Si è aperta nei giorni scorsi quella che si presenta come la competizione per il dopo-Camusso tra Maurizio Landini e Vincenzo Colla. La Cgil deve scegliere il nuovo segretario generale e la procedura è iniziata con qualche strappo e ampie recriminazioni. Ma al di là della cronaca spicciola e dei conflitti interni il congresso della maggiore confederazione italiana merita interesse perché nella stagione del populismo di governo è il primo corpo intermedio che, per l’importanza delle scelte da operare, dovrà giocoforza elaborare una strategia capace di fare i conti con una situazione del tutto nuova. Sui corpi intermedi, infatti, incombe come non mai l’incubo della disintermediazione. Il populismo si è insediato non solo elettoralmente nel corpaccione del lavoro dipendente ma ci tiene a una sorta di manutenzione quotidiana del rapporto con «il popolo», giocata sul filo della comunicazione più spregiudicata e demagogica. Per il sindacato è una sfida senza precedenti e tanto più per un’organizzazione come la Cgil giustamente gelosa della propria autonomia. Sia chiaro, in passato anche al Pci capitava spesso di bypassare il sindacato ma i codici erano comuni e si trattava per lo più di conflitti contingenti. Ora le confederazioni devono convivere con un condominio che non hanno scelto, la tuta blu o l’impiegato restano tesserati al sindacato ma le loro istanze in materia di lavoro/retribuzioni/diritti rappresentano la «materia prima» dell’offensiva populista. La disuguaglianza — per dirla con un termine che sintetizza il campo d’azione dei sindacati — non è più monopolio dell’azione dei corpi intermedi (e della sinistra) ma è come se fosse stata scalata e fatta propria dal populismo.
È questa la ragione strutturale della crisi odierna del sindacato che nel day by day si può facilmente constatare nei balbettii sul Def di Salvini-Di Maio o nell’assordante silenzio sul rischio di uscita dall’euro. Il sindacato confederale sa che per riconquistare la propria base deve competere con una politica aggressiva ed è come se non avesse i denti giusti per mordere. Sulle singole vertenze aziendali le categorie hanno ancora peso e incisività, il tesseramento scende ma non tracolla, l’impasse della confederazione si rivela invece proprio nell’incapacità di approcciare la novità populista e di battersi per superare il condominio.
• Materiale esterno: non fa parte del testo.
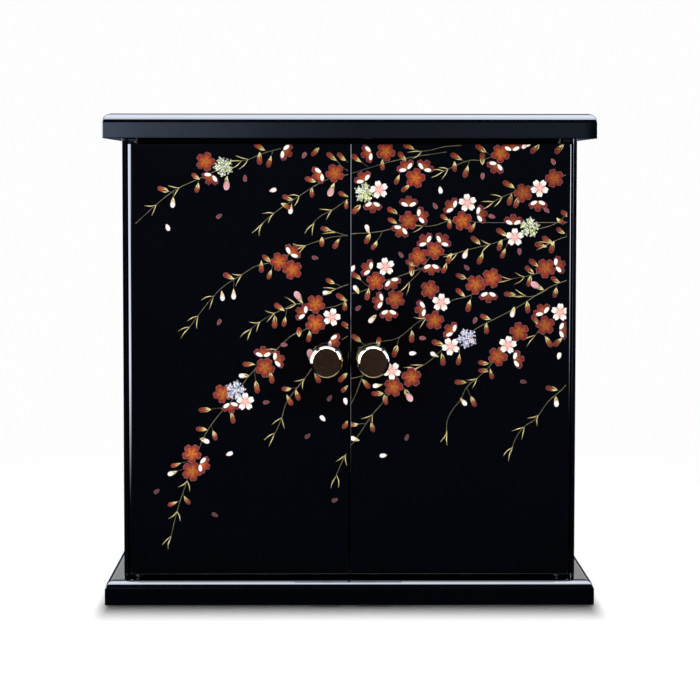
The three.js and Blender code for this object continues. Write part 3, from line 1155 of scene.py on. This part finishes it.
def reflector(name, centre, size, axis_x, axis_y, soft, stops):
    """A card that only shows in the gloss, and from its front, and lights nothing else. Its
    brightness follows stops along its own x, and its edges fade over a share of its size, given
    along x and along y."""
    deselect()
    bpy.ops.mesh.primitive_plane_add(size=1)
    card = bpy.context.object
    card.name = name
    x, y = Vector(axis_x).normalized(), Vector(axis_y).normalized()
    card.matrix_world = (
        Matrix.Translation(centre)
        @ Matrix((x, y, x.cross(y))).transposed().to_4x4()
        @ Matrix.Diagonal((size[0], size[1], 1, 1))
    )
    material = bpy.data.materials.new(name)
    tree = bare_tree(material)
    place = add(tree, "TexCoord").outputs["UV"]
    parts = add(tree, "SeparateXYZ", {"Vector": place})
    bright = add(tree, "ValToRGB", {"Fac": parts.outputs["X"]}, stops=stops)
    fades = []
    for axis, reach in zip(("X", "Y"), soft):
        folded = add(tree, "Math", {0: parts.outputs[axis], 1: 0.5}, operation="PINGPONG")
        ends = {"Value": folded, 1: 0.0, 2: reach}
        fades.append(add(tree, "MapRange", ends, interpolation_type="SMOOTHSTEP"))
    fade = add(tree, "Math", {0: fades[0], 1: fades[1]}, operation="MULTIPLY")
    back = add(tree, "NewGeometry").outputs["Backfacing"]
    bounced = add(tree, "LightPath").outputs["Diffuse Depth"]
    hidden = add(tree, "Math", {0: back, 1: bounced}, operation="MAXIMUM")
    front_only = add(tree, "Math", {0: 1.0, 1: hidden}, operation="SUBTRACT", use_clamp=True)
    fade = add(tree, "Math", {0: fade, 1: front_only}, operation="MULTIPLY")
    glow = add(tree, "Emission", {"Color": bright})
    clear = add(tree, "BsdfTransparent")
    mixed = add(tree, "MixShader", {0: fade, 1: clear, 2: glow})
    add(tree, "OutputMaterial", {"Surface": mixed})
    material.cycles.emission_sampling = "NONE"
    card.data.materials.append(material)
    only_in_the_gloss(card)


def grey(value, tint=(1.0, 1.0, 1.0)):
    return (value * tint[0], value * tint[1], value * tint[2], 1.0)


def steps(tint, *stops):
    """Stops of a card's brightness, from (place, brightness) pairs."""
    return [(place, grey(value, tint)) for place, value in stops]


white = (1.0, 1.0, 1.0)
cool = (0.87, 0.93, 1.09)
blue = (0.8, 1.0, 1.45)
across, up_way, back_way = Vector((1, 0, 0)), Vector((0, 0, 1)), Vector((0, 1, 0))
edge = (0.02, 0.02)
for card in (
    ("overhead_softbox", (0.125, -0.09, 1.5), (1.73, 1.81), back_way, across, edge,
     steps(cool, (0, 18), (0.47, 18), (0.75, 10), (1, 9))),
    ("front_softbox", (0, -0.385, 0.62), (0.14, 0.9), back_way, across, edge,
     steps(cool, (0, 17), (1, 13))),
    ("low_front_strip", (0, -1.62, 0.322), (0.62, 0.036), -across, up_way, edge,
     steps(blue, (0.0, 0.3), (0.46, 0.24), (0.63, 0.42), (0.88, 1.1), (1.0, 1.9))),
    ("dark_middle", (0.015, -1.58, 0.035), (0.24, 0.16), -across, up_way, (0.25, 0.3),
     [(0.2, (0.036, 0.019, 0.026, 1)), (0.8, (0.022, 0.015, 0.02, 1))]),
    ("left_front_card", (-1.2, -1.6, 0.9), (1.0, 1.5), back_way, up_way, (0.05, 0.12),
     steps(cool, (0, 17), (1, 17))),
    ("left_card", (-1.2, -0.35, 0.745), (1.9, 1.67), back_way, up_way, (0.1, 0.1),
     steps(cool, (0, 17), (1, 17))),
    ("right_card", (1.2, 0.41, 0.6), (0.98, 1.2), -back_way, up_way, (0.06, 0.18),
     steps(cool, (0, 22), (1, 22))),
    ("right_front_card", (1.2, -0.2, 0.82), (0.9, 1.0), -back_way, up_way, (0.05, 0.05),
     steps(cool, (0, 20), (1, 20))),
    ("glow_under_the_knobs", (0, -0.0935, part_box("base_board")[1].z + 0.5 * mm), (0.34, 0.01),
     across, back_way, (0.3, 0.05), steps(white, (0, 1.0), (1, 1.0))),
):
    reflector(*card)


def gauze(name, centre, size, facing):
    """A dark blue gauze that lets only some of the gloss through, so that the knobs glint white."""
    sheet = stage_plane(name, centre, size, facing)
    material = bpy.data.materials.new(name)
    tree = bare_tree(material)
    thin = add(tree, "BsdfTransparent", {"Color": (0.13, 0.16, 0.3, 1.0)})
    add(tree, "OutputMaterial", {"Surface": thin})
    sheet.data.materials.append(material)
    only_in_the_gloss(sheet)


knob_height = centre_of("knob_left")[2]
gauze("gauze_above", (0, -0.1035, knob_height + 0.022), (0.07, 0.016), (0, 0, 1))
for side in (-1, 1):
    gauze(f"gauze_{side}", (side * 0.035, -0.1035, knob_height), (0.05, 0.016), (side, 0, 0))


def soft_light(name, shape, centre, size, aim, power):
    """A soft area light that doesn't show in the gloss."""
    data = bpy.data.lights.new(name, "AREA")
    data.shape = shape
    data.size, data.size_y = size
    data.energy = power
    light = bpy.data.objects.new(name, data)
    bpy.context.scene.collection.objects.link(light)
    way = Vector(aim) - Vector(centre)
    light.matrix_world = (
        Matrix.Translation(centre) @ way.to_track_quat("-Z", "Y").to_matrix().to_4x4()
    )
    light.visible_glossy = False
    light.visible_camera = False


soft_light("key", "ELLIPSE", (0, 3.83, 40.0), (1.4, 8.53), (0, 3.83, 0), 20670)
soft_light("front_fill", "RECTANGLE", (0, -2.5, 0.0), (1.6, 0.3), (0, 0, 0.15), 60)

floor_size = 2.4
floor_solid, floor_gone = 0.35, 0.8  # it fades into the backdrop between these radii
floor = stage_plane("floor", (0, 0, -0.0002), (floor_size, floor_size), (0, 0, 1))
floor_material = bpy.data.materials.new("white_floor")
tree = bare_tree(floor_material)
spot = add(tree, "TexCoord").outputs["UV"]
centred = add(tree, "VectorMath", {0: spot, 1: (0.5, 0.5, 0)}, operation="SUBTRACT")
radius = add(tree, "VectorMath", {0: centred}, operation="LENGTH")
fade = add(
    tree, "MapRange",
    {"Value": radius.outputs["Value"], 1: floor_solid / floor_size, 2: floor_gone / floor_size},
    interpolation_type="SMOOTHSTEP",
)
matt = add(tree, "BsdfDiffuse", {"Color": grey(0.8)})
clear = add(tree, "BsdfTransparent")
mixed = add(tree, "MixShader", {0: fade, 1: matt, 2: clear})
add(tree, "OutputMaterial", {"Surface": mixed})
floor.data.materials.append(floor_material)
floor.visible_glossy = False

world = bpy.data.worlds.new("studio")
bpy.context.scene.world = world
tree = bare_tree(world)
ray = add(tree, "LightPath")
sky_way = add(tree, "TexCoord").outputs["Generated"]
way = add(tree, "SeparateXYZ", {"Vector": sky_way})
behind = add(
    tree, "MapRange", {"Value": way.outputs["Y"], 1: -0.05, 2: 0.25},
    interpolation_type="SMOOTHSTEP",
)
low_down = add(
    tree, "MapRange", {"Value": way.outputs["Z"], 1: 0.28, 2: 0.42, 3: 1.0, 4: 0.0},
    interpolation_type="SMOOTHSTEP",
)
backdrop = add(tree, "Math", {0: behind, 1: low_down}, operation="MULTIPLY")
above = add(
    tree, "MapRange", {"Value": way.outputs["Z"], 1: 0.03, 2: 0.08},
    interpolation_type="SMOOTHSTEP",
)
backdrop = add(tree, "Math", {0: backdrop, 1: above}, operation="MULTIPLY")
sky_height = add(tree, "Math", {0: way.outputs["Z"], 1: 0.5}, operation="ADD")
front = add(
    tree, "ValToRGB", {"Fac": sky_height},
    stops=[(0.3, grey(0.025, (0.5, 0.85, 1.6))), (0.49, grey(0.06, (0.6, 0.9, 1.4)))],
)
in_gloss = add(tree, "Mix", {"Factor": backdrop, 6: front, 7: grey(0.63)}, data_type="RGBA")
in_shade = add(
    tree, "Mix", {"Factor": ray.outputs["Is Glossy Ray"], 6: grey(0.04), 7: in_gloss.outputs[2]},
    data_type="RGBA",
)
shown = add(
    tree, "Mix", {"Factor": ray.outputs["Is Camera Ray"], 6: in_shade.outputs[2], 7: grey(0.985)},
    data_type="RGBA",
)
sky = add(tree, "Background", {"Color": shown.outputs[2]})
add(tree, "OutputWorld", {"Surface": sky})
La risposta di medio periodo probabilmente sta nell’accettare la sfida sulla democrazia: ampliandola all’interno delle proprie strutture, avvicinando la contrattazione al luogo di lavoro, costruendo una prospettiva «alta» di partecipazione e democrazia economica.
E siccome stiamo parlando della Cgil sarà utile rapportare questa discussione alla storia e agli schemi di quest’organizzazione. E allora va detto che il sindacato ha bisogno sia di un «momento Lama» sia di un «momento Trentin». Nel primo caso la metafora storica serve per indicare come l’azione di sostegno e di miglioramento della condizione di lavoro non debba entrare in contraddizione con la salvaguardia degli equilibri di sistema. Il debito o la permanenza nell’euro non sono materie che vanno «nascoste» al dibattito sindacale, anzi in qualche maniera possono qualificarlo smascherando il populismo di governo. Il momento Trentin indica invece un’attenzione quasi spasmodica da rivolgere ai cambiamenti dell’economia reale e delle imprese. Solo ricostruendo la mappa dell’innovazione con tutte le sue discontinuità e le sue sfide il sindacato può trovare il modo di radicarsi nel presente e di costruire quelle esperienze di contrattazione capaci di concretizzare una proposta di re-intermediazione. Confidiamo che la Cgil discuta di questo e non di sole beghe interne e che il suo dibattito spinga anche gli altri corpi intermedi a fare altrettanto.